Kuzeyde Kayserya kentindeki Netanyahu'nun şahsi konutu çevresinde de binden fazla gösterici İsrail bayrakları, davul ve düdüklerle toplandı.
Hükümetin istifası ve Gazze Şeridi'ndeki esirlerin geri getirilmesi için bir an önce anlaşma imzalanmasını isteyen İsrailliler, ülkenin farklı yerlerinde yolları ve kavşakları kapattı.
Hamas, 13 Nisan'da İsrail ile ateşkes teklifine ilişkin cevabını Mısır ve Katar'a ilettiğini duyurmuştu.
İsrail Başbakanlık Ofisi de Hamas'ın cevabının genel hatlarıyla olumsuz olduğuna ilişkin açıklama yapmıştı.
Hamas Siyasi Büro Üyesi ve Batı Şeria Sorumlusu Zahir Cebbarin, "gerçek bir anlaşma olmaksızın İsrailli esirleri kesinlikle teslim etmeyeceklerini" ifade etmişti.
İsrail Başbakanı Netanyahu, İsrail ve uluslararası kamuoyunda siyasi nedenlerden dolayı Hamas ile esir takası anlaşması yapmamakla suçlanıyor.
Aşırı sağcı Maliye Bakanı Bezalel Smotrich dahil olmak üzere Netanyahu hükümetinin üst düzey isimleri, esirlerin İsrail'in birinci önceliği olmaması gerektiğini ve Hamas'ı yok etmenin daha önemli olduğunu savunuyor.
Bazı esir yakınları, Netanyahu destekçilerince sosyal medyada gördükleri tepkilerin yanı sıra hükümete çağrıda bulundukları gösterilerde de fiziksel saldırıya uğradıklarını belirtiyor.
İsrail makamlarına göre, Gazze Şeridi'nde, bazıları hayatta bazıları ölü 130'dan fazla İsrailli esir bulunuyor. Hamas'ın silahlı kanadı İzzeddin Kassam Tugayları, İsrail'in Gazze'ye saldırılarında öldürülen İsrailli esir sayısının 70'i geçtiğini duyurmuştu.
Gazze'deki İsrailli esirlerin yakınları Hamas ile siyasi bir anlaşma sağlanıp yakınlarının serbest bırakılmasını talep ederek hükümeti çağrılarına kayıtsız kalmakla suçlamıştı.

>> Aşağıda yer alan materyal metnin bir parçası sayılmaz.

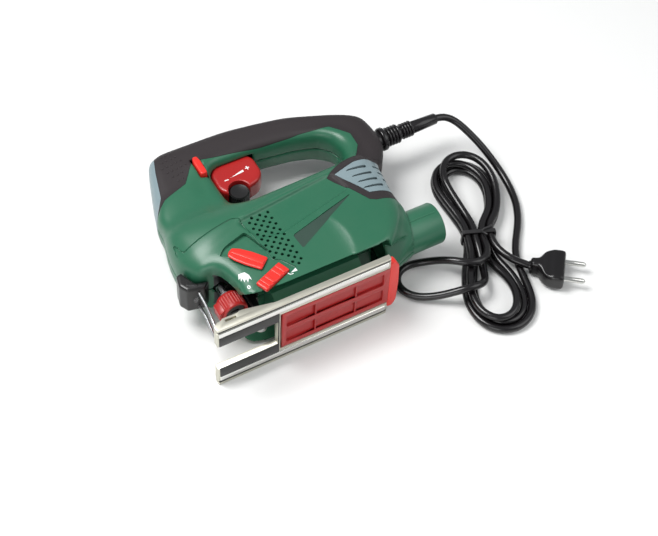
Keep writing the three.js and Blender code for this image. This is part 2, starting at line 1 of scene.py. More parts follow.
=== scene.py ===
# %% [markdown]
# # A corded jigsaw, lying on its right side
# The tool rests on the side of its motor housing. +X runs from the nose to the cord, +Y from
# the sole to the handle, and +Z up to the tool's left side. The mechanical model is loaded
# first as a fixed frame: it says where each piece is and how it moves. This script gives the
# pieces their real surfaces: soft moulded shells, rubber, bright steel and a wound cord.

# %% Load the frame
import math

import bpy
import numpy as np
from mathutils import Matrix, Vector


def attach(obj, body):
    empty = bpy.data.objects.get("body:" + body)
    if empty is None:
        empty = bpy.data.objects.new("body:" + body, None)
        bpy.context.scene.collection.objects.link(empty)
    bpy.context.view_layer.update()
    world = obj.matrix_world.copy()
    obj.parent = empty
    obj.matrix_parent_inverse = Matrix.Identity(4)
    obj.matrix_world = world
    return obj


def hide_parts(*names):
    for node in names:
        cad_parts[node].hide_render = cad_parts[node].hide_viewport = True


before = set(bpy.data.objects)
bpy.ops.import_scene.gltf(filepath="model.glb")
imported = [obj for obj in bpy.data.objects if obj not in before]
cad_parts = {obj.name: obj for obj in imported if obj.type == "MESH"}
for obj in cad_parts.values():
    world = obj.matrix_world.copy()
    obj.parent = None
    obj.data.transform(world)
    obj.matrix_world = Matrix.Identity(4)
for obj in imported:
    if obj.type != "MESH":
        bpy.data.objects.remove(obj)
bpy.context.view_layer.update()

# %% [markdown]
# ## The camera
# The tool is seen from above the sole's side, a little from the front, through a long lens
# that keeps its sides almost parallel. The camera circles an aim point on the tool's middle
# plane: azimuth, elevation and a small roll turn it, and the distance sets its size.

# %% Camera
AZIMUTH, ELEVATION, ROLL = math.radians(-31.9), math.radians(51.58), math.radians(-3.3)
DISTANCE = 1.3499
AIM_RIGHT, AIM_UP = 0.0389, -0.0451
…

İsrail'in Gazze'ye yaklaşık 7 aydır aralıksız devam eden saldırılarında çoğu kadın ve çocuk 34 binden fazla Filistinli can verdi, yaklaşık 78 bin kişi yaralandı. İsrail'in 16 yıldır süren ablukasının ardından kara işgali ve ağır bombardımanını yaşayan 360 kilometre karedeki 2,3 milyon Filistinli, insan hakları örgütlerine göre 21. yüzyılın en ağır insanlık felaketlerinden birini yaşıyor.